» **Dataset excerpt**
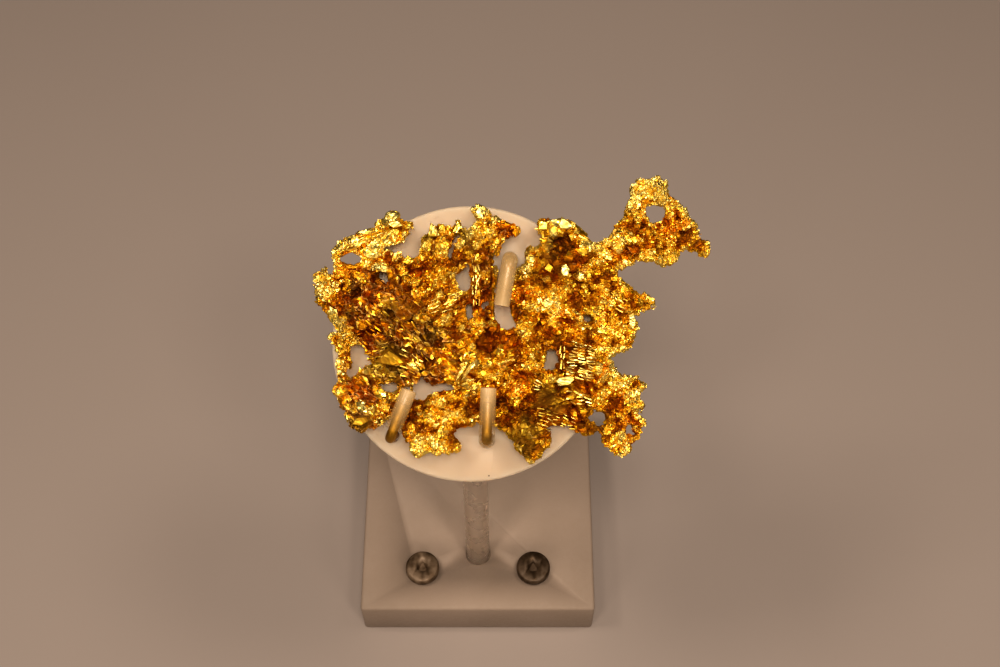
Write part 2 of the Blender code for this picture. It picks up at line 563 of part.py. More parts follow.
def grown_body():
    """All plates and knolls as one closed skin, on the disc's face."""
    made = bmesh.new()
    for plate in PLATES:
        mesh = plate_mesh(*plate)
        made.from_mesh(mesh)
        bpy.data.meshes.remove(mesh)
    bmesh.ops.remove_doubles(made, verts=made.verts, dist=0.001 * MM)
    for (u, v, w), (half_u, half_v, half_w), turn in KNOLLS:
        place = (
            Matrix.Translation((u * MM, v * MM, w * MM))
            @ Matrix.Rotation(math.radians(turn), 4, "Z")
            @ Matrix.Diagonal((half_u * MM, half_v * MM, half_w * MM, 1))
        )
        bmesh.ops.create_icosphere(made, subdivisions=3, radius=1, matrix=place)
    mesh = bpy.data.meshes.new("gold_plates")
    made.to_mesh(mesh)
    made.free()
    body = bpy.data.objects.new("gold_plates", mesh)
    PARTS.objects.link(body)
    skin = body.modifiers.new("skin", "REMESH")
    skin.mode = "VOXEL"
    skin.voxel_size = GOLD_VOXEL
    bpy.context.view_layer.update()
    graph = bpy.context.evaluated_depsgraph_get()
    grown = bpy.data.meshes.new_from_object(body.evaluated_get(graph))
    bpy.data.objects.remove(body)
    return grown


def ragged(point, normal):
    """A point of the skin, moved along its normal by a rough, lumpy amount."""
    grain = point / GOLD_GRAIN
    coarse = noise.fractal(grain, 0.9, 2.1, 3)
    lumps = 0.5 - noise.voronoi(grain)[0][0]
    return point + normal * (GOLD_SWELL + GOLD_ROUGHNESS * (0.7 * coarse + 1.1 * lumps))


def sunk(point):
    """A point of the upper side, lowered where it lies in a hollow."""
    lowered = point.copy()
    over_floor = min(1.0, max(0.0, point.z / MM / HOLLOW_FLOOR - 1))
    for (u, v), reach, depth in HOLLOWS:
        away = math.hypot(point.x / MM - u, point.y / MM - v) / reach
        if away < 1:
            lowered.z -= depth * MM * over_floor * (1 - away**2) ** 2
    return lowered


def nearest_on(start, end, point):
    """The point nearest to a given one on the straight line between two others."""
    along = end - start
    share = (point - start).dot(along) / along.length_squared
    return start + along * min(1.0, max(0.0, share))


def hook_lines():
    """The middle line of each hook, as pairs of ends on the disc's face."""
    lines = []
    for riser, arm_end, _, _ in HOOKS.values():
        foot = Vector((riser[0] * MM, riser[1] * MM, 0))
        elbow = Vector((riser[0] * MM, riser[1] * MM, ARM_HEIGHT))
        end = Vector((arm_end[0] * MM, arm_end[1] * MM, ARM_HEIGHT))
        lines.append((foot, elbow))
        lines.append((elbow, end))
    return lines


def kept_clear(point, lines):
    """A point, moved off the disc and out of the hooks' way."""
    clear = point.copy()
    clear.z = max(clear.z, DISC_CLEARANCE)
    reach = SLEEVE_RADIUS + HOOK_CLEARANCE
    for start, end in lines:
        away = clear - nearest_on(start, end, clear)
        if away.length < reach:
            clear += away.normalized() * (reach - away.length)
    return clear


def openings(matter):
    """Every opening as an upright prism taller than the gold, all in one cutter."""

    def build(made):
        for outline in OPENINGS:
            mesh = plate_mesh(outline, [], -2, 14, (0, 0))
            made.from_mesh(mesh)
            bpy.data.meshes.remove(mesh)
        bmesh.ops.remove_doubles(made, verts=made.verts, dist=0.001 * MM)
        bmesh.ops.recalc_face_normals(made, faces=made.faces)

    return make_cutter(part_from("openings", build, matter, FACE))


def gold(matter):
    """The gold: the grown body, made ragged, hollowed, and thinned to few faces."""
    mesh = grown_body()
    lines = hook_lines()
    for vertex, normal in zip(mesh.vertices, [Vector(v.normal) for v in mesh.vertices]):
        vertex.co = kept_clear(sunk(ragged(vertex.co, normal)), lines)
    mesh.materials.clear()
    mesh.materials.append(matter)
    mesh.name = "gold"
    body = bpy.data.objects.new("gold", mesh)
    body.matrix_world = FACE
    PARTS.objects.link(body)
    thin = body.modifiers.new("few faces", "DECIMATE")
    triangles = sum(len(face.vertices) - 2 for face in mesh.polygons)
    thin.ratio = min(1.0, GOLD_TRIANGLES / triangles)
    thin.use_collapse_triangulate = True
    cut(body, openings(matter))
    return body


def main():
    paint = material("taupe_paint", (0.24, 0.16, 0.11), 0.7)
    rod_plastic = material("clear_rod", (0.80, 0.72, 0.62), 0.15, alpha=0.6)
    frosted = material("frosted_disc", (0.80, 0.60, 0.42), 0.55, alpha=0.9)
    black = material("black_screw", (0.02, 0.016, 0.012), 0.4, metallic=0.6)
    dark_brass = material("dark_wire", (0.18, 0.10, 0.04), 0.35, metallic=1.0)
    vinyl = material("vinyl_sleeve", (0.62, 0.48, 0.32), 0.35, alpha=0.6)
    native_gold = material("native_gold", (0.95, 0.62, 0.16), 0.25, metallic=1.0)

    block(paint)
    post(rod_plastic)
    screw("screw_left", -1, black)
    screw("screw_right", 1, black)
    disc(frosted)
    for name, (riser, arm_end, wire_short, round_elbow) in HOOKS.items():
        hook_wire(name, riser, arm_end, wire_short, dark_brass)
        hook_sleeve(name, riser, arm_end, round_elbow, vinyl)
    gold(native_gold)


main()
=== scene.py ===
# %% [markdown]
# # A gold specimen on its stand
# Native gold sometimes grows as a crust of small crystals, thin leaves and feathery ridges.
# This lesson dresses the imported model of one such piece: the gold, the frosted disc behind it,
# three wire hooks in soft sleeves, and the post, block and screws that hold them up.
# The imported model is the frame: it says where everything is, and nothing here moves it.

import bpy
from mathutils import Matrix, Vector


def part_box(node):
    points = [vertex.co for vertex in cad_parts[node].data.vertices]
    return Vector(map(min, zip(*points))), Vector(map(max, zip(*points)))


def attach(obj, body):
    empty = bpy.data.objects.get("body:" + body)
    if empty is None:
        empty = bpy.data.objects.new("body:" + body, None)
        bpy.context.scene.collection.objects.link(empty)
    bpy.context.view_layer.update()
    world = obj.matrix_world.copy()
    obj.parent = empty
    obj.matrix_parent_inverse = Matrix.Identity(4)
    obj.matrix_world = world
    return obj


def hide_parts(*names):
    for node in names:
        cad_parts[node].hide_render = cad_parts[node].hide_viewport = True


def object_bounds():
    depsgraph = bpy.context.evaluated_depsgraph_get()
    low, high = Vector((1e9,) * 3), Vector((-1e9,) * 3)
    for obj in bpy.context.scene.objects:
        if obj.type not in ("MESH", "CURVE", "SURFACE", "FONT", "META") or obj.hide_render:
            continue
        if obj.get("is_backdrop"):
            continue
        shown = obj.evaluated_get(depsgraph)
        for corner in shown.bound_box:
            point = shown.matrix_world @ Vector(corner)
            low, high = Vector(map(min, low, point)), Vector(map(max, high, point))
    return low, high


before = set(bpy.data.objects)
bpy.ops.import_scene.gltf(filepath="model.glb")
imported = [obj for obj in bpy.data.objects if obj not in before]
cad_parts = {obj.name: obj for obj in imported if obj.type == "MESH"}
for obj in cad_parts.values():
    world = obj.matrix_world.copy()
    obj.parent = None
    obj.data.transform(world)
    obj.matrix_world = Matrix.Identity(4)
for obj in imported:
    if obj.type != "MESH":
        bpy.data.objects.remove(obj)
cad_box = [list(corner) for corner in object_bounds()]
print("nodes:", ", ".join(sorted(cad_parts)))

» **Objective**
Using the data above, repeat every line exactly.

» **Response to this exercise**
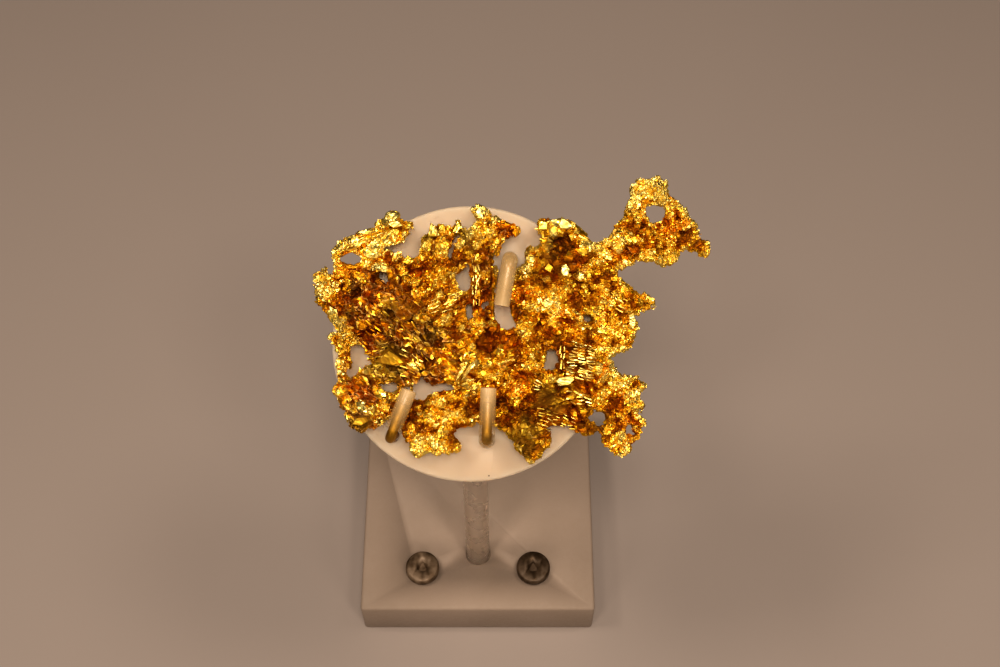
Write part 2 of the Blender code for this picture. It picks up at line 563 of part.py. More parts follow.
def grown_body():
    """All plates and knolls as one closed skin, on the disc's face."""
    made = bmesh.new()
    for plate in PLATES:
        mesh = plate_mesh(*plate)
        made.from_mesh(mesh)
        bpy.data.meshes.remove(mesh)
    bmesh.ops.remove_doubles(made, verts=made.verts, dist=0.001 * MM)
    for (u, v, w), (half_u, half_v, half_w), turn in KNOLLS:
        place = (
            Matrix.Translation((u * MM, v * MM, w * MM))
            @ Matrix.Rotation(math.radians(turn), 4, "Z")
            @ Matrix.Diagonal((half_u * MM, half_v * MM, half_w * MM, 1))
        )
        bmesh.ops.create_icosphere(made, subdivisions=3, radius=1, matrix=place)
    mesh = bpy.data.meshes.new("gold_plates")
    made.to_mesh(mesh)
    made.free()
    body = bpy.data.objects.new("gold_plates", mesh)
    PARTS.objects.link(body)
    skin = body.modifiers.new("skin", "REMESH")
    skin.mode = "VOXEL"
    skin.voxel_size = GOLD_VOXEL
    bpy.context.view_layer.update()
    graph = bpy.context.evaluated_depsgraph_get()
    grown = bpy.data.meshes.new_from_object(body.evaluated_get(graph))
    bpy.data.objects.remove(body)
    return grown


def ragged(point, normal):
    """A point of the skin, moved along its normal by a rough, lumpy amount."""
    grain = point / GOLD_GRAIN
    coarse = noise.fractal(grain, 0.9, 2.1, 3)
    lumps = 0.5 - noise.voronoi(grain)[0][0]
    return point + normal * (GOLD_SWELL + GOLD_ROUGHNESS * (0.7 * coarse + 1.1 * lumps))


def sunk(point):
    """A point of the upper side, lowered where it lies in a hollow."""
    lowered = point.copy()
    over_floor = min(1.0, max(0.0, point.z / MM / HOLLOW_FLOOR - 1))
    for (u, v), reach, depth in HOLLOWS:
        away = math.hypot(point.x / MM - u, point.y / MM - v) / reach
        if away < 1:
            lowered.z -= depth * MM * over_floor * (1 - away**2) ** 2
    return lowered


def nearest_on(start, end, point):
    """The point nearest to a given one on the straight line between two others."""
    along = end - start
    share = (point - start).dot(along) / along.length_squared
    return start + along * min(1.0, max(0.0, share))


def hook_lines():
    """The middle line of each hook, as pairs of ends on the disc's face."""
    lines = []
    for riser, arm_end, _, _ in HOOKS.values():
        foot = Vector((riser[0] * MM, riser[1] * MM, 0))
        elbow = Vector((riser[0] * MM, riser[1] * MM, ARM_HEIGHT))
        end = Vector((arm_end[0] * MM, arm_end[1] * MM, ARM_HEIGHT))
        lines.append((foot, elbow))
        lines.append((elbow, end))
    return lines


def kept_clear(point, lines):
    """A point, moved off the disc and out of the hooks' way."""
    clear = point.copy()
    clear.z = max(clear.z, DISC_CLEARANCE)
    reach = SLEEVE_RADIUS + HOOK_CLEARANCE
    for start, end in lines:
        away = clear - nearest_on(start, end, clear)
        if away.length < reach:
            clear += away.normalized() * (reach - away.length)
    return clear


def openings(matter):
    """Every opening as an upright prism taller than the gold, all in one cutter."""

    def build(made):
        for outline in OPENINGS:
            mesh = plate_mesh(outline, [], -2, 14, (0, 0))
            made.from_mesh(mesh)
            bpy.data.meshes.remove(mesh)
        bmesh.ops.remove_doubles(made, verts=made.verts, dist=0.001 * MM)
        bmesh.ops.recalc_face_normals(made, faces=made.faces)

    return make_cutter(part_from("openings", build, matter, FACE))


def gold(matter):
    """The gold: the grown body, made ragged, hollowed, and thinned to few faces."""
    mesh = grown_body()
    lines = hook_lines()
    for vertex, normal in zip(mesh.vertices, [Vector(v.normal) for v in mesh.vertices]):
        vertex.co = kept_clear(sunk(ragged(vertex.co, normal)), lines)
    mesh.materials.clear()
    mesh.materials.append(matter)
    mesh.name = "gold"
    body = bpy.data.objects.new("gold", mesh)
    body.matrix_world = FACE
    PARTS.objects.link(body)
    thin = body.modifiers.new("few faces", "DECIMATE")
    triangles = sum(len(face.vertices) - 2 for face in mesh.polygons)
    thin.ratio = min(1.0, GOLD_TRIANGLES / triangles)
    thin.use_collapse_triangulate = True
    cut(body, openings(matter))
    return body


def main():
    paint = material("taupe_paint", (0.24, 0.16, 0.11), 0.7)
    rod_plastic = material("clear_rod", (0.80, 0.72, 0.62), 0.15, alpha=0.6)
    frosted = material("frosted_disc", (0.80, 0.60, 0.42), 0.55, alpha=0.9)
    black = material("black_screw", (0.02, 0.016, 0.012), 0.4, metallic=0.6)
    dark_brass = material("dark_wire", (0.18, 0.10, 0.04), 0.35, metallic=1.0)
    vinyl = material("vinyl_sleeve", (0.62, 0.48, 0.32), 0.35, alpha=0.6)
    native_gold = material("native_gold", (0.95, 0.62, 0.16), 0.25, metallic=1.0)

    block(paint)
    post(rod_plastic)
    screw("screw_left", -1, black)
    screw("screw_right", 1, black)
    disc(frosted)
    for name, (riser, arm_end, wire_short, round_elbow) in HOOKS.items():
        hook_wire(name, riser, arm_end, wire_short, dark_brass)
        hook_sleeve(name, riser, arm_end, round_elbow, vinyl)
    gold(native_gold)


main()
=== scene.py ===
# %% [markdown]
# # A gold specimen on its stand
# Native gold sometimes grows as a crust of small crystals, thin leaves and feathery ridges.
# This lesson dresses the imported model of one such piece: the gold, the frosted disc behind it,
# three wire hooks in soft sleeves, and the post, block and screws that hold them up.
# The imported model is the frame: it says where everything is, and nothing here moves it.

import bpy
from mathutils import Matrix, Vector


def part_box(node):
    points = [vertex.co for vertex in cad_parts[node].data.vertices]
    return Vector(map(min, zip(*points))), Vector(map(max, zip(*points)))


def attach(obj, body):
    empty = bpy.data.objects.get("body:" + body)
    if empty is None:
        empty = bpy.data.objects.new("body:" + body, None)
        bpy.context.scene.collection.objects.link(empty)
    bpy.context.view_layer.update()
    world = obj.matrix_world.copy()
    obj.parent = empty
    obj.matrix_parent_inverse = Matrix.Identity(4)
    obj.matrix_world = world
    return obj


def hide_parts(*names):
    for node in names:
        cad_parts[node].hide_render = cad_parts[node].hide_viewport = True


def object_bounds():
    depsgraph = bpy.context.evaluated_depsgraph_get()
    low, high = Vector((1e9,) * 3), Vector((-1e9,) * 3)
    for obj in bpy.context.scene.objects:
        if obj.type not in ("MESH", "CURVE", "SURFACE", "FONT", "META") or obj.hide_render:
            continue
        if obj.get("is_backdrop"):
            continue
        shown = obj.evaluated_get(depsgraph)
        for corner in shown.bound_box:
            point = shown.matrix_world @ Vector(corner)
            low, high = Vector(map(min, low, point)), Vector(map(max, high, point))
    return low, high


before = set(bpy.data.objects)
bpy.ops.import_scene.gltf(filepath="model.glb")
imported = [obj for obj in bpy.data.objects if obj not in before]
cad_parts = {obj.name: obj for obj in imported if obj.type == "MESH"}
for obj in cad_parts.values():
    world = obj.matrix_world.copy()
    obj.parent = None
    obj.data.transform(world)
    obj.matrix_world = Matrix.Identity(4)
for obj in imported:
    if obj.type != "MESH":
        bpy.data.objects.remove(obj)
cad_box = [list(corner) for corner in object_bounds()]
print("nodes:", ", ".join(sorted(cad_parts)))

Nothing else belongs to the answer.